2025.09.11 AIがクリエイティブ作品の指導役に、デジタルハリウッドが10月から本格稼働

10日に都内で体験発表会が開催された。小島氏(中央)、藤本氏(最右)

「Ututor for Web Design」のデモ画面 該当の箇所に付箋形のフィードバックが現れる(提供:デジタルハリウッド)「Ututor for Web Design」のデモ画面 該当の箇所に付箋形のフィードバックが現れる(提供:デジタルハリウッド)

 IT人材養成スクールなどを運営するデジタルハリウッド(東京都千代田区)は、AI(人工知能)スタートアップのneoAI(同)とチューターAI「Ututor(ユーチューター)」を共同開発し、10月に本格稼働させると発表した。学生らが仕上げた課題作品への評価や助言を行うチューターAIを通じて、クリエイティブ教育の環境を充実させる。

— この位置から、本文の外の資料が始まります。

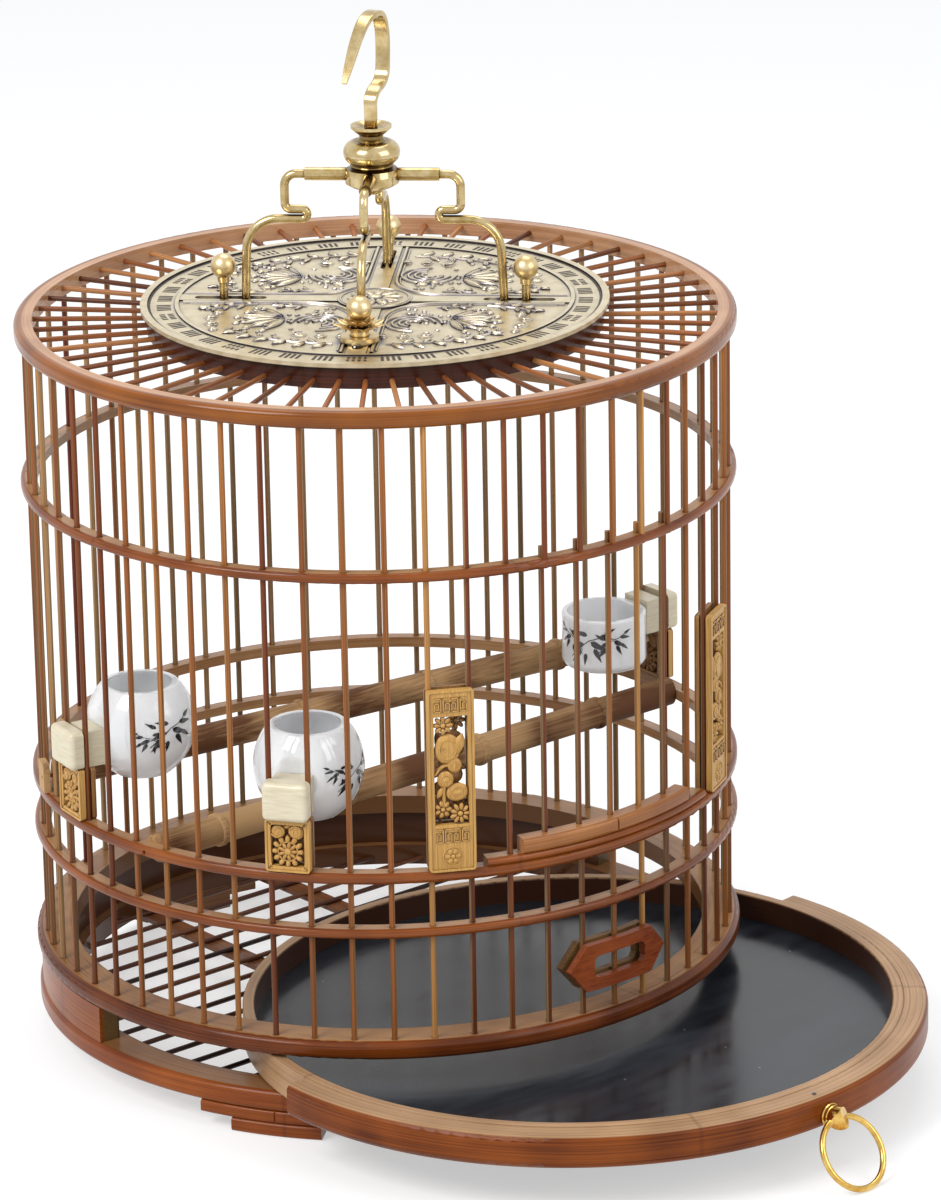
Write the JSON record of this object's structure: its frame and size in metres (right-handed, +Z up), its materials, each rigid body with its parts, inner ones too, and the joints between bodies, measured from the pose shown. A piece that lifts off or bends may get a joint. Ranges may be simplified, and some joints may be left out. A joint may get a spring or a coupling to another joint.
{
  "type": "bird cage",
  "caption": "Round bamboo bird cage on stepped feet, with a lift-up door, pull-out tray, porcelain cups, perches and a brass hanger with a swivel hook.",
  "frame": {"origin": "on the cage's axis, at the level that the three feet stand on", "axes": "+Z up along the cage's axis, -Y towards the door, the window plate and, within 4 degrees, the tray's pull"},
  "size_m": [0.3377, 0.4739, 0.4785],
  "materials": {
    "bamboo_ring": "varnished bamboo, satin gloss",
    "bamboo_bar": "drawn bamboo rods, varnished",
    "bamboo_tray": "varnished bamboo, glossy outside",
    "tray_board": "dark grey, satin",
    "bamboo_perch": "plain bamboo, weathered",
    "carved_boxwood": "carved boxwood, waxed",
    "ivory_block": "ivory coloured, polished",
    "window_wood": "reddish wood, varnished",
    "polished_brass": "polished brass",
    "pressed_brass": "pressed brass with darkened recesses",
    "porcelain": "white glaze, glossy"
  },
  "bodies": {
    "cage": {"arm_sleeves": "polished_brass", "back_foot": "bamboo_ring", "back_perch": "bamboo_perch", "base_ring": "bamboo_ring", "bottom_ring": "bamboo_ring", "brass_plate": "pressed_brass", "carrying_ring": "bamboo_ring", "claw_balls": "polished_brass", "claws": "polished_brass", "door_sill": "bamboo_ring", "floor_rails": "bamboo_bar", "floor_slats": "bamboo_bar", "front_clip_backing": "carved_boxwood", "front_clip_block": "ivory_block", "front_clip_plate": "carved_boxwood", "front_clip_saddle": "ivory_block", "front_perch": "bamboo_perch", "hanger_hub": "polished_brass", "housing_wall": "bamboo_ring", "left_clip_backing": "carved_boxwood", "left_clip_block": "ivory_block", "left_clip_plate": "carved_boxwood", "left_clip_saddle": "ivory_block", "left_foot": "bamboo_ring", "left_jamb": "carved_boxwood", "left_jamb_backing": "carved_boxwood", "lower_hoop": "bamboo_ring", "middle_hoop": "bamboo_ring", "perch_brackets": "bamboo_perch", "perch_pins": "bamboo_bar", "petal_washer": "polished_brass", "plate_ring": "bamboo_ring", "right_clip_backing": "carved_boxwood", "right_clip_block": "ivory_block", "right_clip_plate": "carved_boxwood", "right_clip_saddle": "ivory_block", "right_foot": "bamboo_ring", "right_jamb": "carved_boxwood", "right_jamb_backing": "carved_boxwood", "top_bars": "bamboo_bar", "top_ring": "bamboo_ring", "upper_hoop": "bamboo_ring", "wall_bars": "bamboo_bar", "washer_collar": "polished_brass", "window_backing": "window_wood", "window_plate": "window_wood"},
    "door": {"door_rail": "bamboo_ring", "door_bars": "bamboo_bar"},
    "tray": {"tray_rim": "bamboo_tray", "tray_sheet": "tray_board", "tray_band": "bamboo_tray", "tray_pull": "polished_brass"},
    "pull_ring": {"pull_ring": "polished_brass"},
    "hook": {"hook": "polished_brass", "hook_nut": "polished_brass"},
    "left_cup": {"left_cup": "porcelain"},
    "front_cup": {"front_cup": "porcelain"},
    "right_cup": {"right_cup": "porcelain"}
  },
  "joints": [
    {"name": "door_lift", "type": "slide", "parent": "cage", "child": "door", "axis": [0, 0, 1], "range_m": [0, 0.06]},
    {"name": "tray_slide", "type": "slide", "parent": "cage", "child": "tray", "axis": [0.0698, -0.9976, 0], "range_m": [-0.122, 0.13]},
    {"name": "ring_swing", "type": "hinge", "parent": "tray", "child": "pull_ring", "pos_m": [0.0161, -0.28893, 0.029], "axis": [-0.999, -0.0454, 0], "range_deg": [-33, 115]},
    {"name": "hook_swivel", "type": "hinge", "parent": "cage", "child": "hook", "pos_m": [0, 0, 0.4267], "axis": [0, 0, 1], "continuous": true},
    {"name": "left_cup_pull", "type": "slide", "parent": "cage", "child": "left_cup", "axis": [0.9859, -0.1675, 0], "range_m": [0, 0.014]},
    {"name": "front_cup_pull", "type": "slide", "parent": "cage", "child": "front_cup", "axis": [0.8156, 0.5787, 0], "range_m": [0, 0.014]},
    {"name": "right_cup_pull", "type": "slide", "parent": "cage", "child": "right_cup", "axis": [-0.9984, 0.0561, 0], "range_m": [0, 0.014]}
  ]
}
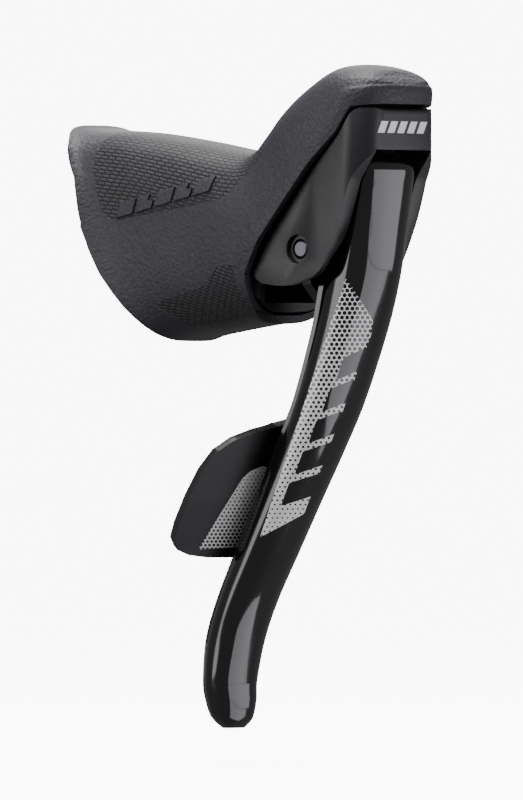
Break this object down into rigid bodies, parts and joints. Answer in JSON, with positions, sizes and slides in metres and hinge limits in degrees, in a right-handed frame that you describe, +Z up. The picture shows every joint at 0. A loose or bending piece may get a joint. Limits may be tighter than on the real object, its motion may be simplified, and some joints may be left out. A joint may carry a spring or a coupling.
{
  "type": "brake shift lever",
  "caption": "Drop-bar brake and shift lever with a rubber hood, a pivoting brake blade and a shift paddle behind it that swings inboard.",
  "frame": {"origin": "centre of the handlebar bore, where the bar's axis meets the lever's middle plane", "axes": "+X forward, +Y to the rider's left (outboard on this left-hand lever), +Z up along the brake blade's long direction"},
  "size_m": [0.106, 0.0447, 0.1656],
  "materials": {
    "rubber": "matte",
    "satin_black": "satin",
    "gloss_black": "gloss",
    "grey_resin": "matte",
    "steel": "satin",
    "dark_steel": "satin",
    "brass": "satin",
    "white_resin": "satin"
  },
  "bodies": {
    "bracket": {"bracket_body": "grey_resin", "hood": "rubber", "clamp_band": "steel", "clamp_nut_plate": "steel", "clamp_bolt": "steel", "brake_pivot_pin": "steel", "ratchet_shaft": "steel", "shaft_clip": "steel", "pawl_pin": "steel", "brake_return_spring": "dark_steel", "spool_return_spring": "dark_steel", "carrier_return_spring": "dark_steel", "brake_housing_stop": "steel", "shift_housing_stop": "steel"},
    "brake_lever": {"lever_yoke": "satin_black", "brake_blade": "gloss_black", "blade_pin": "steel", "pivot_bush_left": "brass", "pivot_bush_right": "brass"},
    "anchor": {"cable_anchor": "steel"},
    "carrier": {"shift_carrier": "dark_steel", "drive_pawl": "dark_steel", "drive_pawl_stud": "steel", "paddle_pin": "steel"},
    "paddle": {"paddle_arm": "dark_steel", "shift_paddle": "satin_black"},
    "spool": {"cable_spool": "white_resin", "ratchet_wheel": "dark_steel"},
    "pawl": {"holding_pawl": "dark_steel"}
  },
  "joints": [
    {"name": "brake_pull", "type": "hinge", "parent": "bracket", "child": "brake_lever", "pos_m": [0.068, 0, -0.00625], "axis": [0, 1, 0], "range_deg": [0, 24], "stiffness_Nm_per_rad": 0.8, "springref_deg": -20.05},
    {"name": "anchor_swivel", "type": "hinge", "parent": "brake_lever", "child": "anchor", "pos_m": [0.0814, 0, 0.0112], "axis": [0, 1, 0], "range_deg": [-24, 0]},
    {"name": "shift_swing", "type": "hinge", "parent": "bracket", "child": "carrier", "pos_m": [0.05, 0, -0.001], "axis": [-1, 0, 0], "range_deg": [0, 20], "stiffness_Nm_per_rad": 0.25, "springref_deg": -20.05},
    {"name": "paddle_pull", "type": "hinge", "parent": "carrier", "child": "paddle", "pos_m": [0.0612, 0, -0.001], "axis": [0, 1, 0], "range_deg": [0, 24]},
    {"name": "spool_turn", "type": "hinge", "parent": "bracket", "child": "spool", "pos_m": [0.033, 0, -0.001], "axis": [-1, 0, 0], "range_deg": [0, 20]},
    {"name": "pawl_lift", "type": "hinge", "parent": "bracket", "child": "pawl", "pos_m": [0.0455, 0.0062, -0.0118], "axis": [1, 0, 0], "range_deg": [0, 9]}
  ],
  "couplings": [
    {"joint": "anchor_swivel", "follows": "brake_pull", "ratio": -1},
    {"joint": "paddle_pull", "follows": "brake_pull", "ratio": 1},
    {"joint": "spool_turn", "follows": "shift_swing", "ratio": 1},
    {"joint": "pawl_lift", "follows": "shift_swing", "ratio": 0.45}
  ]
}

 ユーチューターは、クリエイティブ教育に特化した学習支援AI。CG(コンピューターグラフィックス)やグラフィックデザインなどの課題作品を手がけた学生らは、チューターAIからの客観的な評価や助言を、時間や場所を問わず受けられるようになる。

 具体的には、課題作品のジャンルごとに最適なフィードバックを受けられるよう設定するとともに、ナレッジを組み込んだ。その内容に沿ってチューターAIが作品を見定め、レポートを生成する。

 「Ututor for CG」の場合、画像や動画をアップロードし作品の状態などの必要な情報を入力すると、フィードバックが表示。AIによる総評や各技能の評価などを確認できる。

 課題作品をリアルな教師に提出する前にAIを活用することで、人間が見落としがちな作品の評価ポイントを見つけるなど、クリエイティブ教育の質を高めることができる。

 デジタルハリウッドはチューターAIの正式版投入に先立つ10日、東京都内で発表会を開催。neoAIでAIソリューション第一部部長を務める藤本泰成氏は、会場で「正解を教えるのではなく、学びを加速させる。次の行動につなげられるかが大切で、講師を代替するものではない」と強調した。

 今後は、制作プロダクションで働くクリエイターが作品のブラッシュアップに生かすといった展開も見込まれるという。

 デジタルハリウッドスクール事業部東京本校運営マネージャーの小島千絵氏は、チューターAIを活用する意義に触れ、「AIで画像を作りたいという人が増える中、AIが作り出したものを判別できる審美眼を持つ人を育てる必要性を感じた」と述べた。